Ellison is scheduled to be sentenced on Sept. 24 after pleading guilty to her own role in the fraud at FTX and Alameda Research. She testified against Bankman-Fried in 2023, helping secure his conviction and 25-year sentence for orchestrating the theft of billions of dollars from the cryptocurrency exchange to fuel investments, luxury property purchases and political donations.

Her lawyers have sought to distance the Stanford University graduate from the crypto industry’s lavishness, positioning her as someone who shopped at the Gap, gave to charity and never bragged about her now-obliterated wealth.

The US Probation Department recommended Ellison serve three years of supervised release and no prison time. Federal prosecutors will make their own recommendation, but it will inevitably be up to Judge Lewis A. Kaplan to decide on a punishment.

Ellison was one of four former Bankman-Fried lieutenants to plead guilty following the collapse of the crypto exchange. FTX co-founder Gary Wang and former engineering chief Nishad Singh, who both testified at Bankman-Fried’s trial, will be sentenced in November and October respectively.

Former FTX Digital Markets co-chief Ryan Salame was sentenced to 7 1/2 years in prison for making illegal campaign donations and operating an unlicensed money transmitter.

Ellison’s lawyers argue that her assistance was integral to the government’s case. As soon as FTX blew up in November 2022, Ellison returned to the US and began talking to the Justice Department and regulators.

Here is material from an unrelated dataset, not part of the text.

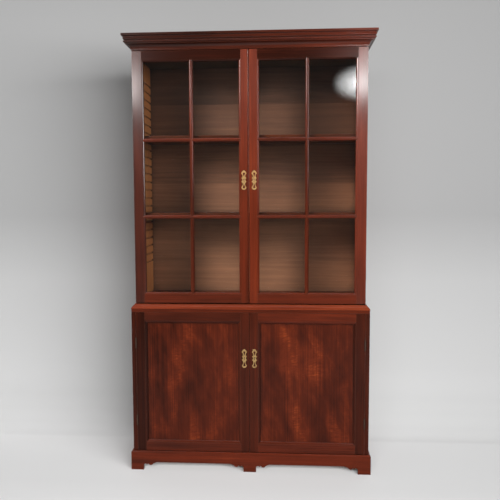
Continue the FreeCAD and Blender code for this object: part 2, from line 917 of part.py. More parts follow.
def cornice_section(back):
    """Section of the cornice from its back edge: foot fillet, cavetto, astragal, cyma and top fillet."""
    foot = cornice_foot_reach
    start_cove = foot + cavetto_quirk
    cove_top = cornice_foot_height + cavetto_radius
    centre = (start_cove + cavetto_radius, cornice_foot_height)
    cove_end = (start_cove + cavetto_radius, cove_top)
    bead = astragal_base
    top = astragal_bottom + 2 * astragal_radius
    half_reach = (bead + cyma_top_reach) / 2
    half_height = (cyma_bottom + cyma_top) / 2
    lower = ((bead + half_reach) / 2 + cyma_swell, (cyma_bottom + half_height) / 2 - cyma_swell)
    upper = ((half_reach + cyma_top_reach) / 2 - cyma_swell, (half_height + cyma_top) / 2 + cyma_swell)
    cove = [((foot, 0),), ((foot, cornice_foot_height),), ((start_cove, cornice_foot_height),),
            (on_arc(centre, cavetto_radius, 135), cove_end), ((cove_end[0], astragal_bottom),)]
    astragal = [((bead, astragal_bottom),), ((bead + astragal_radius, top - astragal_radius), (bead, top))]
    cyma = [((bead, cyma_bottom),), (lower, (half_reach, half_height)), (upper, (cyma_top_reach, cyma_top))]
    crown = [((cornice_reach, cyma_top),), ((cornice_reach, cornice_height),), ((-back, cornice_height),)]
    return cove + astragal + cyma + crown


def cornice_pieces():
    """Front and return lengths of the cornice, mitred at the front corners."""
    back = case_y - door_y + cornice_rail_thick
    half = upper_half + cornice_reach
    front_y = door_y - cornice_reach
    place = lambda s, h: V(-half, door_y - s, case_top + h)
    front = prism((-back, 0), cornice_section(back), place, V(2 * half, 0, 0))
    run = back_y - front_y
    place = lambda s, h: V(upper_half + s, front_y, case_top + h)
    side = prism((-cornice_rail_thick, 0), cornice_section(cornice_rail_thick), place, V(0, run, 0))
    side = side.cut(mitre_block((half, front_y), run))
    rest = mitre_rest((half, front_y), run)
    front = front.cut(rest).cut(mirrored(rest))
    return front.cut(slip_socket(True, True)), [side, mirrored(side)]


def mitre_block(corner, size):
    """Everything in front of the mitre line that runs in from a right-hand corner."""
    x, y = corner
    rest = straight([(x - size, y - overcut), (x - size, y + size)])
    return prism((x + overcut, y - overcut), rest, lambda a, b: V(a, b, 0), V(0, 0, cornice_top + overcut))


def mitre_rest(corner, size):
    """Everything beside the mitre line."""
    x, y = corner
    rest = straight([(x + size, y - overcut), (x + size, y + size), (x - size, y + size)])
    return prism((x + overcut, y - overcut), rest, lambda a, b: V(a, b, 0), V(0, 0, cornice_top + overcut))


def waist_section(back):
    """Section of the waist moulding: lip, hollow and top fillet. s is the reach past the lower case."""
    top_edge = -(lower_step - waist_top_flat)
    hollow_low = (0.0, waist_fillet)
    hollow_high = (top_edge, waist_height - waist_top_fillet)
    run = hollow_low[0] - hollow_high[0]
    rise = hollow_high[1] - hollow_low[1]
    middle = (hollow_low[0] - run * round_share, hollow_low[1] + rise * waist_hollow_share)
    return [((waist_lip, 0),), ((waist_lip, waist_fillet),), (hollow_low,), (middle, hollow_high),
            ((top_edge, waist_height),), ((-back, waist_height),)]


def waist_pieces():
    """Front and return lengths of the waist moulding, mitred at the front corners."""
    depth = case_y - lower_y
    half = lower_half + waist_lip
    front_y = lower_y - waist_lip
    place = lambda s, h: V(-half, lower_y - s, waist_z + h)
    front = prism((-depth, 0), waist_section(depth), place, V(2 * half, 0, 0))
    run = back_y - front_y
    place = lambda s, h: V(lower_half + s, front_y, waist_z + h)
    side = prism((-lower_step, 0), waist_section(lower_step), place, V(0, run, 0))
    side = side.cut(mitre_block((half, front_y), run))
    rest = mitre_rest((half, front_y), run)
    front = front.cut(rest).cut(mirrored(rest))
    return [front.cut(slip_socket(True, False)), side, mirrored(side)]


# Plinth with its bracket feet

def bracket(inner, way):
    """Lower line of one bracket from the floor beside a foot up to the apron: hollow, two lobes, rise."""
    r = hollow_radius
    top = bracket_neck + r
    low = top - lobe_drop
    at = lambda run, rise: (inner + way * run, rise)
    hollow = (at(r * round_share, top - r * round_share), at(r, top))
    first = 2 * r
    second = first + lobe_width
    return [(at(0, bracket_neck),), hollow, (at(r + bracket_step, top),), (at(first, low),),
            (at(first + lobe_width / 2, top), at(second, low)),
            (at(second + lobe_tip, low - lobe_sag), at(second + 2 * lobe_tip, (low + plinth_rise) / 2)),
            (at(bracket_reach, plinth_rise),)]


def arch(left, right):
    """Lower line of the apron between two feet, from the left foot's inner edge to the right foot's."""
    far = bracket(right, -1)
    return bracket(left, 1) + [(far[-1][-1],)] + reverse_steps((right, 0.0), far)


def plinth_front_board():
    """Front of the plinth with three feet, its top edge rounded, mitred at the ends."""
    half = plinth_half
    inner = half - foot_width
    foot = foot_width / 2
    line = [((-inner, 0.0),)] + arch(-inner, -foot) + [((foot, 0.0),)] + arch(foot, inner)
    line += straight([(half, 0.0), (half, plinth_height), (-half, plinth_height)])
    line = flats((-half, 0.0), line, bracket_flats)
    board = prism((-half, 0.0), line, lambda x, z: V(x, plinth_y, z), V(0, plinth_thick, 0))
    end = half + overcut
    place = lambda s, h: V(-end, plinth_y + s, plinth_height - h)
    board = board.cut(round_waste(plinth_ovolo, place, V(2 * end, 0, 0)))
    rest = mitre_rest((half, plinth_y), overall_depth)
    return board.cut(rest).cut(mirrored(rest))


def plinth_return():
    """Right-hand side of the plinth with a front and a back foot."""
    length = back_y - plinth_y
    line = [((foot_width, 0.0),)] + arch(foot_width, length - foot_width)
    line += straight([(length, 0.0), (length, plinth_height), (0.0, plinth_height)])
    line = flats((0.0, 0.0), line, bracket_flats)
    x0 = plinth_half - plinth_thick
    board = prism((0.0, 0.0), line, lambda s, z: V(x0, plinth_y + s, z), V(plinth_thick, 0, 0))
    place = lambda s, h: V(plinth_half - s, plinth_y - overcut, plinth_height - h)
    board = board.cut(round_waste(plinth_ovolo, place, V(0, length + 2 * overcut, 0)))
    return board.cut(mitre_block((plinth_half, plinth_y), overall_depth))


def plinth_back():
    """Plain back rail of the plinth, cut up between two plain feet."""
    half = plinth_half - plinth_thick
    inner = half - foot_width
    near = inner - bracket_neck
    top = plinth_height - case_board_thick
    line = straight([(-inner, 0.0), (-near, plinth_rise), (near, plinth_rise), (inner, 0.0),
                     (half, 0.0), (half, top), (-half, top)])
    y0 = back_board_y - plinth_thick
    return prism((-half, 0.0), line, lambda x, z: V(x, y0, z), V(0, plinth_thick, 0))


def plinth_blocks(avoid):
    """Glue blocks behind the feet and along the plinth, under the bottom board."""
    top = plinth_height - case_board_thick
    y0 = plinth_y + plinth_thick
    y1 = y0 + block_width
    inner = plinth_half - plinth_thick
    foot_block = box(inner - block_width, inner, y0, y1, block_air, top)
    centre_block = box(-block_width / 2, block_width / 2, y0, y1, block_air, top)
    blocks = [foot_block, mirrored(foot_block), centre_block]
    for share in block_shares:
        x = inner * share
        block = box(x - block_length / 2, x + block_length / 2, y0, y1, plinth_rise + block_rise, top)
        blocks += [block, mirrored(block)]
    cleared = []
    for block in blocks:
        for other in avoid:
            block = block.cut(other)
        cleared += block.Solids
    return cleared


def cornice_frame():
    """Back rail of the cornice and the blocks in the angle behind its front."""
    y0 = case_y + cornice_rail_thick
    half = upper_half - cornice_rail_thick
    top = cornice_top - astragal_radius
    pieces = [box(-half, half, back_y - cornice_rail_thick, back_y, case_top, top)]
    pitch = 2 * half / cornice_block_count
    wedge = straight([(glue_block_size, 0), (0, glue_block_size)])
    for i in range(cornice_block_count):
        x = -half + (i + 0.5) * pitch - block_length / 2
        pieces.append(prism((0, 0), wedge, lambda s, h: V(x, y0 + s, case_top + h), V(block_length, 0, 0)))
    return pieces


def seam_bead(stile):
    """Quirk and bead worked on the front of the left upper meeting stile, along the seam."""
    r = seam_bead_width / 2
    a = r * round_share
    far = seam_bead_width + seam_bead_quirk
    z0, z1 = door_levels(True)
    place = lambda u, v: V(meeting_x + u, door_y + v, z0 - overcut)
    run = V(0, 0, z1 - z0 + 2 * overcut)
    steps = [((2 * r - a, a), (2 * r, r)), ((far, r),), ((far, -overcut),), ((r, -overcut),)]
    return stile.cut(round_waste(r, place, run)).cut(prism((r, 0), steps, place, run))


def build_door(upper, side):
    """One door with its frame, filling, plate and hinge leaves."""
    name = ("upper" if upper else "lower") + ("_right_" if side > 0 else "_left_")
    hanging = cut_hinges(door_stile(upper, True), upper, True)
    meeting = door_stile(upper, False)
    rails = [door_rail(upper, False), door_rail(upper, True)]
    filling = glazing_bars([hanging, meeting] + rails) if upper else [door_panel()]
    if side > 0:
        face = door_y if upper else lower_y
        key_way = keyhole(plate_level(upper), face - overcut, upper_door_thick)
        meeting = meeting.cut(lock_box(upper)).cut(key_way)
        save(name + "lock_case", lock_case(upper))
        save(name + "lock_bolt", lock_bolt(upper, 0))
    else:
        for top in (False, True):
            meeting = meeting.cut(slip_room(upper, top))
        meeting = meeting.cut(mirrored(lock_socket(upper)))
        if upper:
            meeting = seam_bead(meeting)
        save(name + "bolt_plates", [mirrored(slip_plate(upper, top)) for top in (False, True)])
        save(name + "bottom_bolt", mirrored(slip_bolt(upper, False)))
        save(name + "top_bolt", mirrored(slip_bolt(upper, True)))
    save(name + "hanging_stile", sided(hanging, side))
    save(name + "meeting_stile", sided(meeting, side))
    save(name + "rails", [sided(rail, side) for rail in rails])
    save(name + ("glazing_bars" if upper else "panel"), [sided(piece, side) for piece in filling])
    if upper:
        save(name + "glass", [sided(pane, side) for pane in panes()])
    save(name + "escutcheon", sided(escutcheon(upper), side))
    save(name + "hinge_leaves", [sided(hinge_leaf(upper, True, z), side) for z in hinge_levels(upper)])


def build_upper_case():
    """Sides, boards, back, shelves and cornice of the upper part."""
    side = upper_side()
    save("upper_side_right", side)
    save("upper_side_left", mirrored(side))
    top, bottom = upper_boards()
    save("upper_top_board", top)
    save("upper_bottom_board", bottom)
    save("upper_base_rail", upper_base_rail())
    half = upper_in + back_rebate
    save("upper_back_boards", back_boards(half, waist_z, case_top, upper_back_count))
    save("upper_shelves", [shelf(groove_level(i)) for i in (low_shelf_count, high_shelf_count)])
    front, returns = cornice_pieces()
    save("cornice_front", front)
    save("cornice_returns", returns)
    save("cornice_frame", cornice_frame())


def build_lower_case():
    """Sides, boards, back, shelf, waist moulding and plinth of the lower part."""
    side = lower_side()
    sides = [side, mirrored(side)]
    save("lower_side_right", side)
    save("lower_side_left", mirrored(side))
    save("lower_top_board", lower_top_board(sides))
    save("lower_bottom_board", lower_floor_board().cut(slip_socket(False, False)))
    half = lower_in + back_rebate
    bottom = plinth_height - case_board_thick
    save("lower_back_boards", back_boards(half, bottom, lower_ceiling, lower_back_count))
    save("lower_shelf", lower_shelf())
    save("lower_bearers_and_stops", bearers_and_stops())
    save("waist_moulding", waist_pieces())
    back = plinth_back()
    save("plinth_front", plinth_front_board())
    plinth_side = plinth_return()
    save("plinth_returns", [plinth_side, mirrored(plinth_side)])
    save("plinth_back_rail", back.cut(side).cut(mirrored(side)))
    save("plinth_glue_blocks", plinth_blocks(sides))


def build_fixed_hinges():
    """Case leaves and pins of all the hinges."""
    leaves = []
    pins = []
    for upper in (True, False):
        for level in hinge_levels(upper):
            for side in (-1, 1):
                leaves.append(sided(hinge_leaf(upper, False, level), side))
                pins.append(sided(hinge_pin(upper, level), side))
    save("hinge_case_leaves", leaves)
    save("hinge_pins", pins)


os.makedirs("parts", exist_ok=True)
build_upper_case()
build_lower_case()
build_fixed_hinges()
for is_upper in (True, False):
    for door_side in (-1, 1):
        build_door(is_upper, door_side)
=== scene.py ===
"""Looks, light and camera for a tall mahogany bookcase with glazed doors over a panelled cupboard."""
import math
import random

import bmesh
import bpy
import numpy as np
from mathutils import Matrix, Vector


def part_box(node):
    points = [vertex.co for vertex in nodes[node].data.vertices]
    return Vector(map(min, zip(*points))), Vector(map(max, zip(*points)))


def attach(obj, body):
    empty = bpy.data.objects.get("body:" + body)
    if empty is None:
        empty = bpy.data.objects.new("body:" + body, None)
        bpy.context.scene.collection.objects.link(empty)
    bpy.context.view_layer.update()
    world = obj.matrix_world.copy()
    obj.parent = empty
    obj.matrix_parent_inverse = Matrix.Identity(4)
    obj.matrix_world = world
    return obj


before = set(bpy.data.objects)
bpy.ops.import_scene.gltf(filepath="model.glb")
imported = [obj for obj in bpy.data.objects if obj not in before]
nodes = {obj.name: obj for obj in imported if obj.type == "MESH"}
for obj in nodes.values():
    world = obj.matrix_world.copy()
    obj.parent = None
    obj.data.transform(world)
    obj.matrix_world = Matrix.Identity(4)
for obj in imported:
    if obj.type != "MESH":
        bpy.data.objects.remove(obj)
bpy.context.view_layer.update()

# Camera, fitted to the photograph's long edges: metres, degrees and millimetres
CAMERA_PLACE = (0.18496, -3.18667, 1.40774)
CAMERA_TURN = (85.59806, 0.19255, 3.40344)
CAMERA_LENS = 42.38
CAMERA_SENSOR = 36.0
CAMERA_REACH = 50.0

# Wood: how light each visible piece is, from 0 dark to 1 light
TONES = {
    "cornice_front": 0.25, "cornice_returns": 0.3,
    "upper_left_hanging_stile": 0.2, "upper_right_hanging_stile": 0.58,
    "upper_left_meeting_stile": 0.48, "upper_right_meeting_stile": 0.58,
    "upper_left_glazing_bars": 0.4, "upper_right_glazing_bars": 0.45,
    "waist_moulding": 0.71, "lower_top_board": 0.42,
    "upper_side_left": 0.4, "upper_side_right": 0.45, "lower_side_left": 0.12, "lower_side_right": 0.25,
    # The upper top board is set far darker: painted shade on the underside of the case top
    "upper_top_board": -0.35, "upper_shelves": 0.32,
    "lower_left_hanging_stile": 0.03, "lower_right_hanging_stile": 0.15,
    "lower_left_meeting_stile": 0.26, "lower_right_meeting_stile": 0.25,
    "lower_left_panel": 0.43, "lower_right_panel": 0.48,
    "plinth_front": 0.52, "plinth_returns": 0.55,
}
# Bottom and top rail of each door
RAIL_TONES = {
    "upper_left_rails": (0.4, -0.04), "upper_right_rails": (0.48, 0.1),
    "lower_left_rails": (0.34, 0.3), "lower_right_rails": (0.47, 0.48),
}
# Back boards at the bottom, and the painted shade that darkens them up to the top with the square of the
# height
BACK_TONE = 0.8
BACK_PAINTED_SHADE = 0.75
# Every other board, and how far such a board or a back board may vary either way
PLAIN_TONE = 0.45
TONE_WOBBLE = 0.06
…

She admitted to her own role in the fraud without “self-pity,” including how she used customer deposits as a line of credit at Alameda, and pointed prosecutors to crimes they didn’t know about. That included a scheme to bribe Chinese government officials to unfreeze assets.

The daughter of Massachusetts Institute of Technology economics professors, Ellison met Bankman-Fried as a summer intern at quant trading shop Jane Street in 2015. Three years later, over coffee in the San Francisco Bay Area, Bankman-Fried convinced her to join his new crypto trading firm Alameda Research, where she could make a lot of money and give it to charity.

Ellison worked “long, stressful, Adderall-fueled hours” and considered leaving Alameda, but Bankman-Fried convinced her to stay, “telling her she was essential to the survival of the business, and that he loved her,” her lawyers wrote.

Letters from friends and Ellison’s own diary notes, filed with the memo, described Ellison becoming increasingly isolated once she moved to Hong Kong to run Alameda while balancing a secret and manipulative relationship with Bankman-Fried.

“A lot of what stresses me out about work is specifically failing Sam, or Sam’s disapproval,” she wrote in the summer of 2020. “I get easily upset when he disagrees with me or criticizes me, in a way that I don’t think I get upset if other people do the same things.”

Met Gala

When Bankman-Fried was invited to the Met Gala in 2022, he rebuffed Ellison’s request to be his plus one, saying he didn’t want to be seen in public with her, the memo alleges. When the pair finally broke up, a friend of Ellison recalled her being “miserable.”

“Of course! She worked for a firm owned by her ex-boyfriend, in an industry that valorized him,” the friend, former FTX employee Leila Clark, wrote in a letter filed with the court.

Ellison warned Bankman-Fried against making illiquid investments with third-party loans, according to the memo, telling him even FTX customer deposits wouldn’t cover the shortfall if the market took a downturn.

That spending spree snowballed into the multibillion-dollar theft of customer funds that was at the heart of the criminal case. Ellison claims Bankman-Fried instructed her to use FTX customer deposits to repay Alameda’s lenders once they started recalling loans in mid-2022. Ellison also prepared balance sheets that misrepresented Alameda’s financial position to its lenders.

‘Lived in Dread’

“She lived in dread, knowing that a disastrous collapse was likely, but fearing that disentangling herself would only hasten that collapse,” her lawyers wrote.

Ellison’s lawyers argue she has been subject to relentless public scrutiny, including having details of her conversations with a psychiatrist and diary entries leaked. Now she is working as a volunteer and writing fiction and a math textbook.

The case is US v. Bankman-Fried, 22-cr-00673, US District Court, Southern District of New York (Manhattan).